Componisten/uitvoerenden: Béla Bartók | Igor Stravinsky | Ralph Vaughan Williams | Srul Irving Glick | Zoltan Kodály
Opnametechniek: Sabrina ter Horst
Muziek uit de vroege twintigste eeuw. Verschillen zijn er. Overeenkomsten ook?
Het Da Camera Ensemble treedt aan in de Kleine Zaal van het Concertgebouw. Alle muziek die ze meebrengen stamt uit het Interbellum of van vlak daarvoor, en alle muziek vraagt om hulptroepen van viool, cello, klarinet en/of piano.
Wat de stijl betreft loopt de muziek nogal uiteen. Het zakelijke neoclassicisme van Stravinski lijkt niet op de verlate romantiek van Vaughan Williams of op de Hongaarse volksmuziek van Kodály en Bartók. Echter: schijn bedriegt. Bartók en Stravinski kwamen langs heel verschillende wegen tot hun stijl, maar de ritmische energie die ze in hun muziek leggen maakt ze tot bloedbroeders.
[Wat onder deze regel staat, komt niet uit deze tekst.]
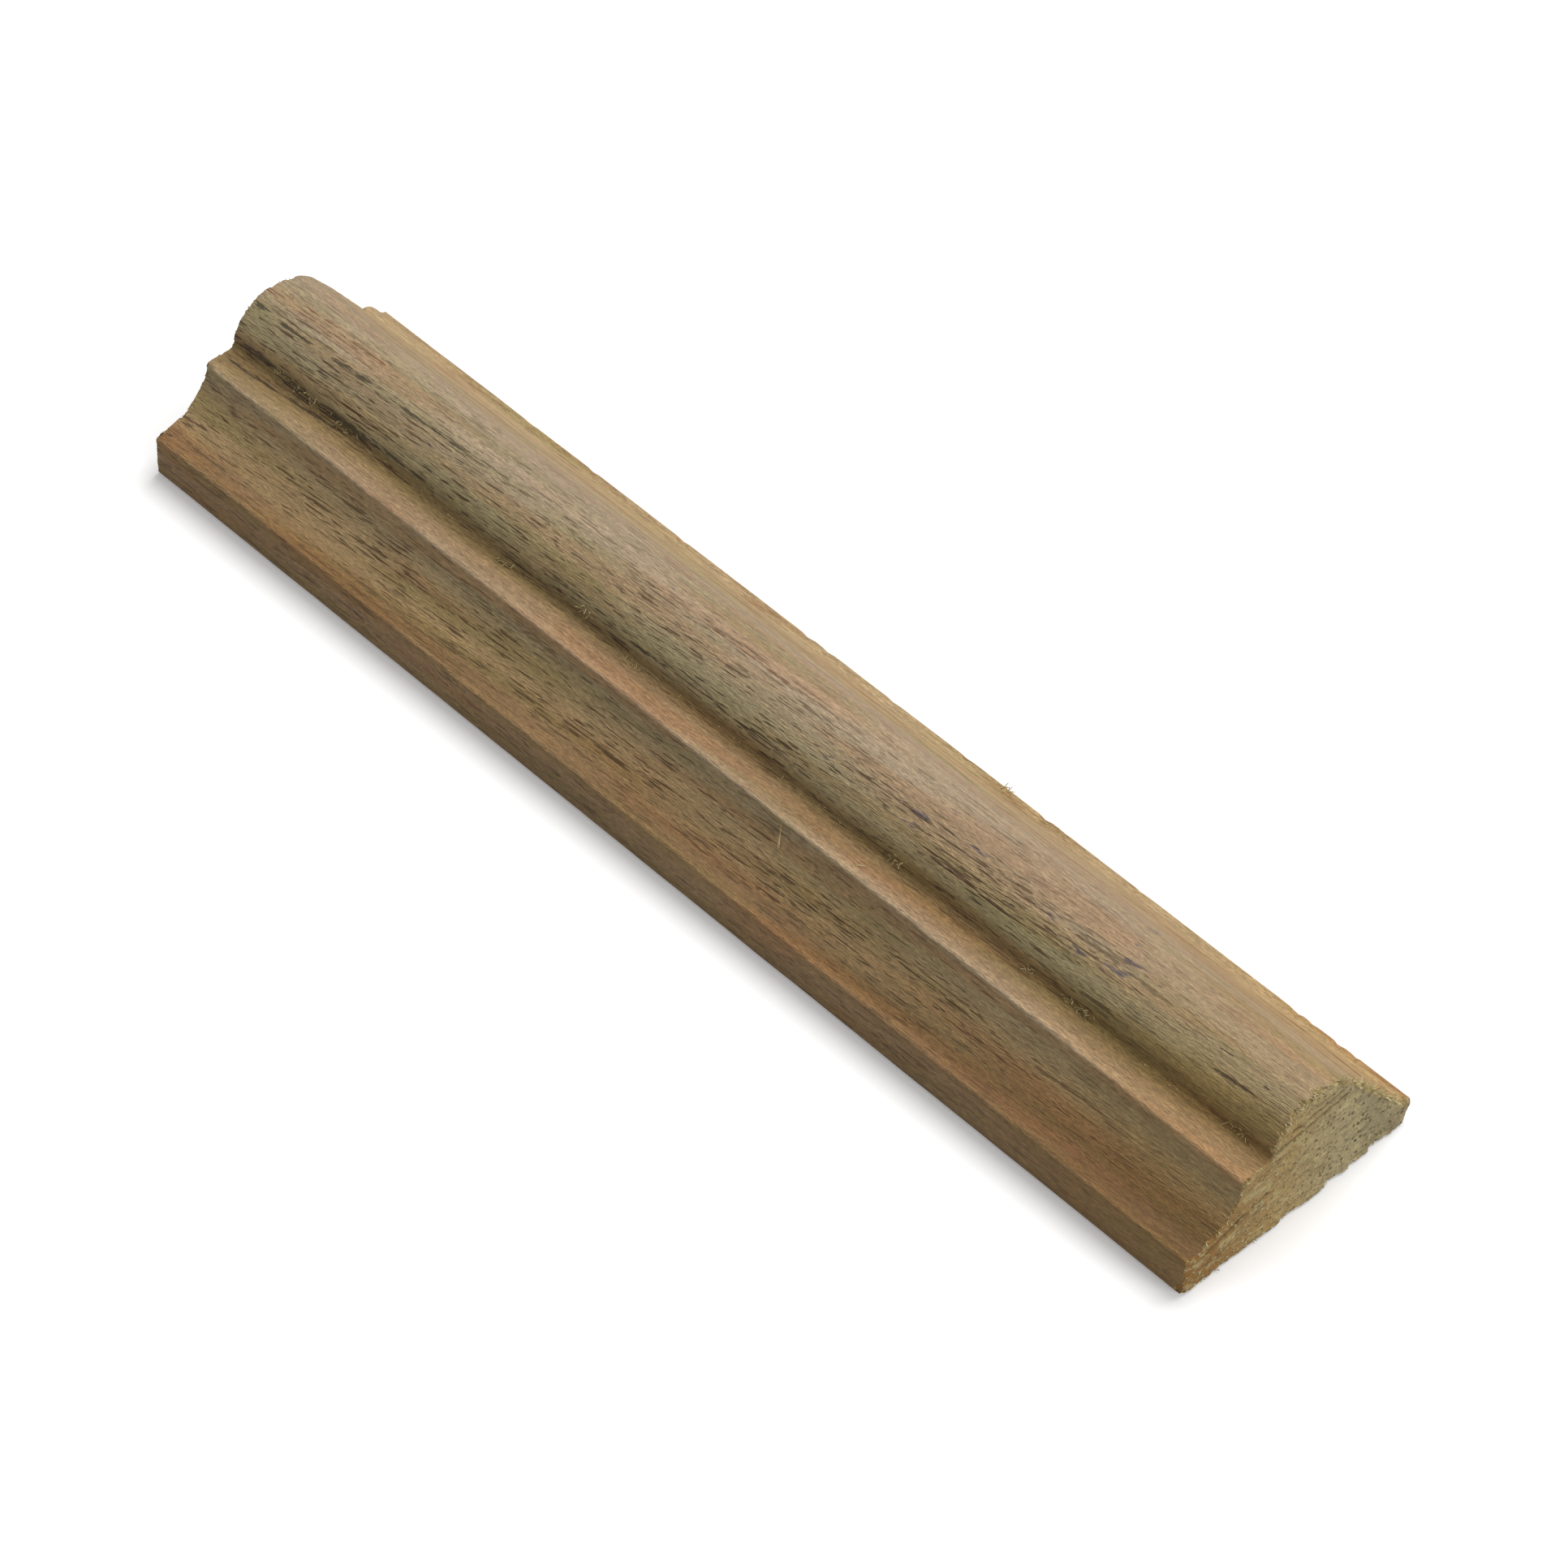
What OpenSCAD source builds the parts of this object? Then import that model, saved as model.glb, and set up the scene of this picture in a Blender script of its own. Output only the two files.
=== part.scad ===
// A short sawn length of wooden wall moulding. It lies on its flat back: the
// front edge faces -Y, the thin back edge faces +Y, and the grain runs along X.
// Its face has, from front to back, a lip, a cove, a flat fillet, a round bead
// and a long bevel that falls to a narrow toe.

/* [Run] */
// Length from sawn end to sawn end
length = 203; // [60:1:600]
// Width across the flat back
width = 45; // [42:0.5:60]

/* [Front edge and cove] */
// Height of the front edge
lip_h = 7.5; // [4:0.5:12]
// Flat on top of the front edge, in front of the cove
lip_w = 1.5; // [1:0.25:3]
// Radius of the cove, a full quarter round
cove_r = 8.3; // [6:0.1:10]

/* [Fillet and bead] */
// Width of the flat fillet between the cove and the bead
fillet_w = 5.2; // [3:0.1:7]
// Radius of the bead's front quarter, which stands up from the fillet
bead_r = 7.2; // [5:0.1:8]
// Radius of the bead's broader back shoulder
shoulder_r = 10.8; // [8:0.2:13]
// Radius that the cutter leaves in the corner of fillet and bead
quirk_r = 0.8; // [0.3:0.1:1.5]

/* [Back edge] */
// Height of the thin back edge
toe_h = 4; // [3:0.5:7]
// Level top of the back edge, from its face to the line of the bevel
toe_w = 1.8; // [1.2:0.1:4]
// Radius that the cutter leaves between bevel and toe
toe_r = 2.2; // [1:0.1:4]

/* [Arrises] */
// Radius on the arrises of the moulded face
arris_r = 0.6; // [0.3:0.1:0.7]
// Radius on the two arrises of the back
back_arris_r = 0.5; // [0.2:0.1:0.8]

/* [Hidden] */
$fn = 96;
// How far a shape that is cut runs past the wood, so that no skin is left
past = 1;
// How deep an arc runs past a line or arc that it would only touch, so that
// the two cross at one clean edge and leave no sliver
bite = 0.002;
// Least level top that stays between the toe's two roundings
least_flat = 0.1;
wood = [0.62, 0.50, 0.35];

// Point at a distance and an angle from a centre
function polar(centre, radius, angle) = centre + radius * [cos(angle), sin(angle)];

// How far apart along a level line the centres of two circles lie that touch
// from outside, where one is centred on the line and the other rests on it
function side_reach(centred_r, resting_r) = sqrt(pow(centred_r + resting_r, 2) - pow(resting_r, 2));

// The section is drawn with its front bottom corner at 0, 0: u runs to the back
// and v runs up.
crest_u = lip_w + cove_r;
crest_v = lip_h + cove_r;
bead_c = [crest_u + fillet_w + bead_r, crest_v];
shoulder_c = bead_c + [0, bead_r - shoulder_r];

// The bevel runs from its foot on the toe to where it is tangent to the shoulder.
foot = [width - toe_w, toe_h];
foot_arm = foot - shoulder_c;
bevel_arm = shoulder_r - bite;
bevel_turn = atan2(foot_arm[1], foot_arm[0]) + acos(bevel_arm / norm(foot_arm));
bevel_top = polar(shoulder_c, bevel_arm, bevel_turn);
bevel_pitch = 90 - bevel_turn;

// The radius between bevel and toe takes no more than the level top has room for.
toe_room = toe_w - arris_r - least_flat;
toe_fill_r = min(toe_r, toe_room / tan(bevel_pitch / 2));

// The straight-sided wood under the face, up to the height of the fillet
module core_2d() {
    polygon([[0, 0], [width, 0], [width, toe_h], foot, bevel_top, shoulder_c, bead_c, [0, crest_v]]);
}

// A quarter of a round bar, up and to one side of its centre; side is 1 or -1
module quarter_2d(centre, radius, side) {
    intersection() {
        translate(centre) circle(r = radius);
        translate(centre) mirror([side < 0 ? 1 : 0, 0]) square(radius + past);
    }
}

// The bead: a tight quarter in front and a broader shoulder behind one crown
module bead_2d() {
    quarter_2d(bead_c, bead_r, -1);
    quarter_2d(shoulder_c, shoulder_r, 1);
}

// The hollow between the lip and the crest, open to the front
module cove_2d() {
    translate([lip_w, crest_v - bite]) circle(r = cove_r);
    translate([-past, lip_h]) square([lip_w + past, cove_r + past]);
}

// Wood left in the corner of fillet and bead
module quirk_2d() {
    centre = bead_c + [-side_reach(bead_r, quirk_r), quirk_r];
    difference() {
        polygon([[centre[0], crest_v - past], bead_c, centre]);
        translate(centre) circle(r = quirk_r + bite);
    }
}

// Wood left between bevel and toe
module toe_fill_2d() {
    reach = toe_fill_r * tan(bevel_pitch / 2);
    centre = foot + [reach, toe_fill_r];
    difference() {
        polygon([foot - [0, past], foot + [reach, -past], centre, polar(foot, reach, 180 - bevel_pitch)]);
        translate(centre) circle(r = toe_fill_r + bite);
    }
}

// What easing takes off a square corner at the origin, whose wood lies towards
// -u and -v
module ease_2d(radius) {
    difference() {
        translate([-radius, -radius]) square(radius + past);
        translate([-radius, -radius]) circle(r = radius);
    }
}

// What easing takes off the crest, where the fillet meets the cove's wall
module crest_ease_2d() {
    centre = [lip_w + side_reach(cove_r, arris_r), crest_v - arris_r];
    difference() {
        polygon([centre, [lip_w, crest_v - bite], [lip_w, crest_v + past], [centre[0], crest_v + past]]);
        translate(centre) circle(r = arris_r + bite);
    }
}

// The moulded section
module section_2d() {
    difference() {
        union() {
            difference() {
                core_2d();
                cove_2d();
            }
            bead_2d();
            quirk_2d();
            toe_fill_2d();
        }
        crest_ease_2d();
        translate([0, lip_h]) mirror([1, 0]) ease_2d(arris_r);
        translate([width, toe_h]) ease_2d(arris_r);
        mirror([1, 0]) mirror([0, 1]) ease_2d(back_arris_r);
        translate([width, 0]) mirror([0, 1]) ease_2d(back_arris_r);
    }
}

// One piece of wood, with the middle of its back at the origin
module moulding() {
    color(wood)
        translate([-length / 2, -width / 2, 0])
            rotate([90, 0, 90])
                linear_extrude(height = length) section_2d();
}

moulding();
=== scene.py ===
"""Visual model of a short sawn length of raw hardwood wall moulding.

The piece lies on its flat back: the front edge faces -Y, the thin back edge
faces +Y and the grain runs along X. Sizes in this file are in millimetres
unless a name or comment says otherwise. "Across" is the distance along the
outline of the section, from the front bottom corner over the face to the back.
"""
import logging
import math
from dataclasses import dataclass, field
from enum import Enum
from functools import partial
from typing import Any, Iterable, Sequence

import bpy
import numpy as np
from bpy.types import Material, Mesh, Node, NodeSocket, NodeTree, Object
from mathutils import Matrix, Vector
from mathutils.geometry import delaunay_2d_cdt


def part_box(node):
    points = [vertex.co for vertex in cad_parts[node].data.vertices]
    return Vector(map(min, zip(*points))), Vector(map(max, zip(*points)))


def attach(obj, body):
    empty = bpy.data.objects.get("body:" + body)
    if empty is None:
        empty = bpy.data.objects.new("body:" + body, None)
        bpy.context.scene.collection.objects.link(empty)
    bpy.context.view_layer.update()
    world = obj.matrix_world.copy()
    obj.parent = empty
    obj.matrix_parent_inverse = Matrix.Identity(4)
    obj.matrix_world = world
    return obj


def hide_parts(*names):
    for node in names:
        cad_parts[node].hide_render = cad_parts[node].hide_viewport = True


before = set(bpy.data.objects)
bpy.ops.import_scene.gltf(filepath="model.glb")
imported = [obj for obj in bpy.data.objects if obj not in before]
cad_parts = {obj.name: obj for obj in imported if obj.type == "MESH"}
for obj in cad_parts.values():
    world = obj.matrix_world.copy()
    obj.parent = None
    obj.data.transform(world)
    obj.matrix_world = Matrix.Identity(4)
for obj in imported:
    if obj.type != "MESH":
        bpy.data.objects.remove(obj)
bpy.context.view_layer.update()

LOG = logging.getLogger("moulding")
NODE = "moulding"
BODY = "root"
# Metres in a millimetre
MM = 0.001
# About the turn between two points of an arc, in degrees
ARC_STEP = 4
# What an input can be linked to: an output socket, or a node's first output in use
Feed = Node | NodeSocket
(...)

Bartók en Kodály zouden dan weer prima kunnen lezen en schrijven met Vaughan Williams – alle drie gebruiken ze de volksmuziek van hun eigen land in hun muziek. Natuurlijk is die muziek heel verschillend, maar Engelse volksmuziek is dan ook heel anders dan Hongaarse.
Weer wat anders is de volksmuziek van de Asjkenazische joden, die we kennen als klezmer. Deze muziek ligt aan de basis van het werk van Srul Irving Glick. Deze Canadees, leerling van onder meer Darius Milhaud, is in eigen land heel populair maar in Europa vrijwel onbekend. Daar moest maar eens verandering in komen.